The potential that a citizen will commit a crime or even a terrorist act is just as real as the potential that an immigrant will. No country has a monopoly on violent lawbreakers, and in no country are they nonexistent. The rule of law, and the lawful prosecution of those who commit crimes, makes a lot more sense than closing borders as a way to reduce criminality.
Terrorist acts in the United States have been committed by citizens and by immigrants, and for causes related to domestic as well as international issues. In 2000, the FBI reported no incidents of international terrorism carried out inside the United States and eight incidents of domestic terrorism, all carried out by U.S. citizens belonging to animal rights groups or environmental groups. In 2001, there were twelve incidents of domestic terrorism, one (the September 11 attacks) of international terrorism, and one (the anthraxlaced-letter incidents) of unknown origins. Environmental and animal rights groups (in this case the Earth Liberation Front and the Animal Liberation Front) were again the apparent perpetrators of several of the twelve domestic incidents, joined in 2001 by two carried out by anti-abortion activists.1
Those involved in the 9/11 attacks, which in scale dwarfed the other attacks taking place in the United States, were not citizens. However, all but four were legally in the country at the time of the attacks, having entered on tourist or student visas. A study of forty-eight “militant Islamic terrorists” who committed crimes in the United States, by the anti-immigration Center for Immigration Studies, found that thirty-six of them were in the country legally at the time they committed crimes, and seventeen were either permanent residents or naturalized citizens. Those who were not permanent residents had received visas—mostly tourist visas—to come to the country, and most of them had not violated the terms of their visas.2 Not even the highest fence or the most militarized border in the world would have kept them out. Their crimes were crimes of violence, not crimes of immigration.

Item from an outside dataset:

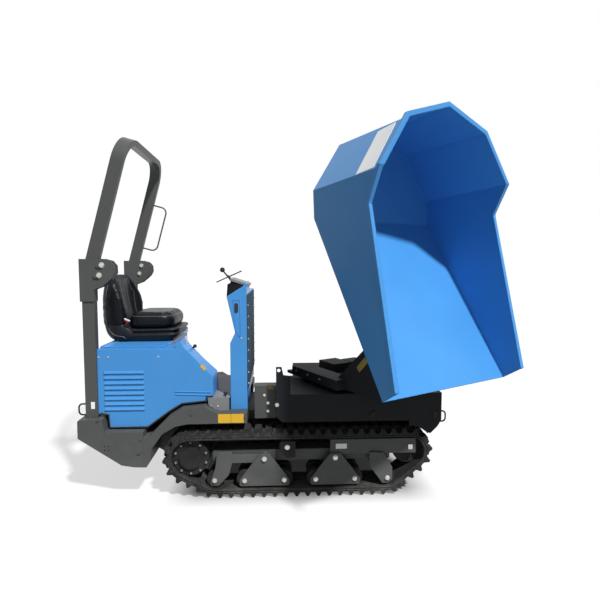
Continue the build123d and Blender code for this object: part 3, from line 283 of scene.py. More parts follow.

It’s true that there have been in the past, and may be in the future, individuals working with international terrorist organizations who want to enter the United States. However, these are actually among the least likely people to risk arrest and death trying to cross the border illegally. It’s much more likely that members of an international organization like Al-Qaeda will, like the September 11 perpetrators, use perfectly legal channels to get into the United States.
Does this mean that we need to do better, or different, screening of those who want to enter the United States by legal means? Possibly. But the idea that screening people who cross borders is an effective way to deter terrorist attacks is also a kind of a mirage. Just as U.S. planes cross international borders to drop bombs, usually without going through any kind of immigration control process, so could the United States become the victim of international attack, regardless of its border control policies. The planes that flew into the twin towers on September 11 happened to take off in Boston … But they could just as well have taken off from some other country. Hijackers, like invaders, have proven quite able to cross borders and kill people without permission. And criminals can be born anywhere, including inside the United States. There is just no logical relationship between border security and the prevention of terrorism.
Is there, then, nothing that can be done to prevent future terrorist attacks? First, those of us who live in the United States should remember that the number of civilians killed by U.S. military attacks on other countries has far, far exceeded the number of U.S. civilians killed by attacks on the United States, or against U.S. citizens elsewhere. So curbing U.S. military aggression would probably be the most effective way to achieve a global reduction in attacks on unarmed civilians.
As far as preventing future attacks against U.S. targets, a combination of two approaches seems most likely to achieve that result. On one hand, seeking to reduce global tensions, and in particular U.S. unilateralism and aggression, could substantially reduce anti-Americanism in other countries. Second, effective police and investigative work—abiding by international law, international agreements, and the Geneva Conventions—at least offers the possibility of working toward a world ruled by law, in which criminals are prosecuted under the rule of law for the crimes they commit, and those not accused of any crime are spared the fate of becoming collateral damage.